Any Way You Want It2020/05/28 20:05

 マイク・キャンベルは、いま、バンド活動が出来ないので、家でギターを弾きまくり、歌いまくり、奥さんが撮影し、公開する。
 その中で、リッケンバッカーを鳴らしながら歌う "Any Way You Want It" があった。



 この曲は、もちろんトム・ペティ&ザ・ハートブレイカーズのカバーで知っている。[Live Anthology] の "American Girl" の直前に収録されている。
 1983年の演奏で、スタンとハウイが居る。即ちボーカル・セットとしては私の一番好きな時期で、ハードでラフな演奏なのに、コーラスワークが完璧な物になっている。
 これと言ったギターソロはないけれど、マイク・キャンベルのお気に入りのようだから、この人はやはり「歌ありき」のロックンローラーなのだなと思う。

 

 オリジナルは、ザ・デイヴ・クラーク5 (DC5)で、1964年。



 トムさん曰く――

 DC5は素晴らしく、凄いシングルを作った。アルバムを買って聴くと、ちょっとがっかりするものの、でもシングルは本当に良い。彼らは安易にビートルズと比べられてしまったので、それほど高い評価は得ていない。
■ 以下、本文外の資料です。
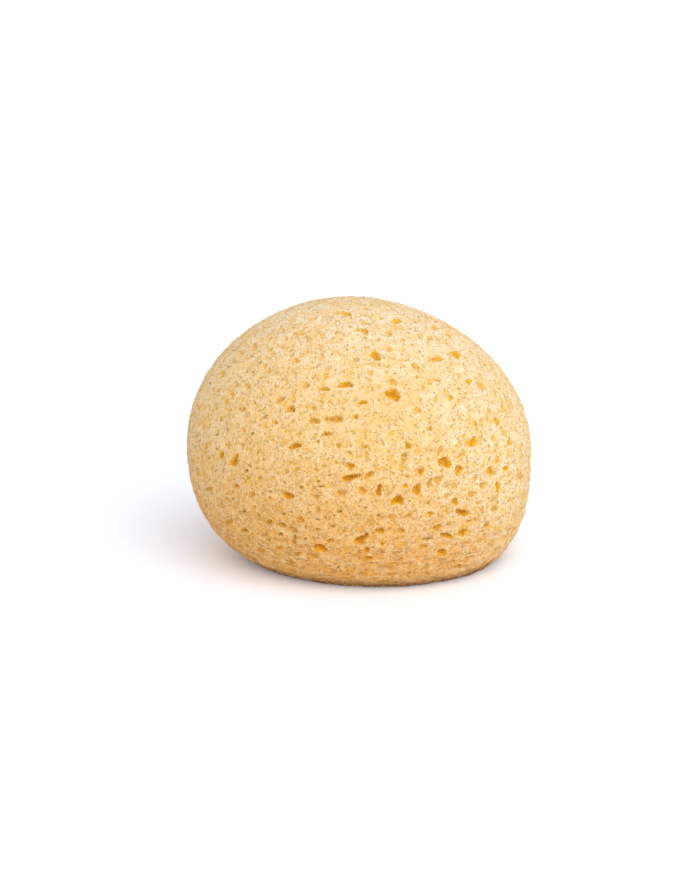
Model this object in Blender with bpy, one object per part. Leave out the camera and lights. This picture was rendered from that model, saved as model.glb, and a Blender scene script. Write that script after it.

服装もオタクっぽくてビートルズほど格好良くはなかった。でも音楽は最高。シンガーのマイク・スミスは、とても優れた、ロックンロール・シンガーだ。
 "Any Way You Want It" は、エコー過剰なシングルのうちの一つだ。ぼくらは1978年頃に、この曲を練習して、ライブ演奏した。


 なんだか、褒めているのか貶しているのかよく分からないが、とにかくトムさんはDC5のファンであることは、確かなようだ。
 1978年ウィンターランドでの演奏も残っている。こちらは珍しくコーラスはスタンではなく、ベンモントが主に担当している(当時のベースはロン・ブレア)。もしかしたら、DC5のこの曲は、トムさんのお気に入り以上に、ベンモントのお気に入りだったのかも知れない。